Manufacturers of metal pressings and welded assemblies, Baylis Automotive, is celebrating after securing a clutch of new orders, helping it achieve 25% annual growth in the process.
Baylis Automotive, which employs 60 people at its 65,000 sq ft facility in Smethwick, has won a number of contracts to supply seating and HVAC components for the agricultural sector, taking turnover to £5m.
The company is now targeting further expansion and has joined forces with Control Energy Costs (CEC) to help it manage its energy more efficiently as it looks to increase capacity.
It is an approach that is already reaping dividends, with the firm saving in excess of £25,000 by renegotiating its current supply contract and securing Climate Change Levy (CCL) tax relief for the first time.
“We supply over 172,000 pressings every week and these range from small HVAC nozzles to large heavy-duty side members for coolant systems – all manufactured to the highest possible quality,” explained Raj Desai, managing director of Baylis Automotive.
“This year will see us smash £5m in turnover and, with the increase in work, comes an increase in costs through new machinery and more energy. We don’t have the time to monitor usage or look at ways where we could be more cost effective, so thought we would bring in external specialists.”
He continued: “CEC were introduced to us through a mutual business partner and we were immediately impressed with its transparency and the desire to understand our issues.
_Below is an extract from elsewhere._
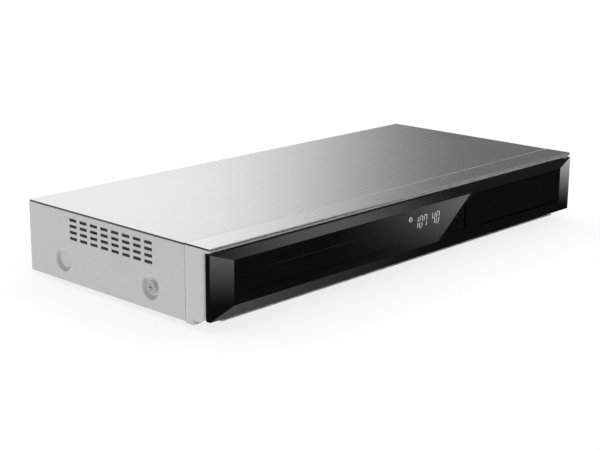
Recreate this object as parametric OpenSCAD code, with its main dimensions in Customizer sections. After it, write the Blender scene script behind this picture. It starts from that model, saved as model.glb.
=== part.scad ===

“Technical Analyst Rebecca Capon quickly got to the bottom of things and spent a lot of time negotiating a new provider for our electricity needs and explained to us that we could be eligible for financial relief through the Climate Change Levy. We didn’t even know that existed.”
Control Energy Costs, which is one of the UK’s leading specialists in utility management, managed to secure Baylis Automotive a £15,000 refund from CCL and ongoing savings through the new provider could work out to as much as £4,000 per month.
It is also currently in the process of assisting the company with increasing its power supply so its growth and subsequent rise in energy usage doesn’t result in excessive charges.
“A lot of manufacturers in the Black Country are growing and with that growth comes escalating energy costs,” added Capon.
“There’s lot of examples where firms just pay the increase without investigating as it’s seen as a non-core part of their business. This is where we come in. All of our analysts have extensive experience of forensically examining usage, identifying new supply contracts and tapping into any subsidies companies are eligible for.
“So far, we have generated Baylis Automotive over £25,000 in relief and monthly savings and this figure could increase as we look at new energy saving measures the company could introduce.”
Control Energy Costs work with more than 900 retained clients across the UK, with its team of analysts providing an initial, no-obligation audit and then working with the customer to identify existing issues and opportunities to reduce bills, whilst advising on improving future procurement strategies.
Following feedback from clients, the company has recently launched CEC Direct as a transparent, clear and valuable alternative to the majority of energy brokers.
Unlike most competitors, it declares what it will do and its costs in a Service Agreement with the client, removing hidden fees or commission.
Desai concluded: “If I had realised how easy the whole process was I would have got CEC in a lot sooner. As a management team we had very little input and just left Rebecca and her team do what they do best – our next project is to identify peaks of usage and how we can get the most out of the energy we use.”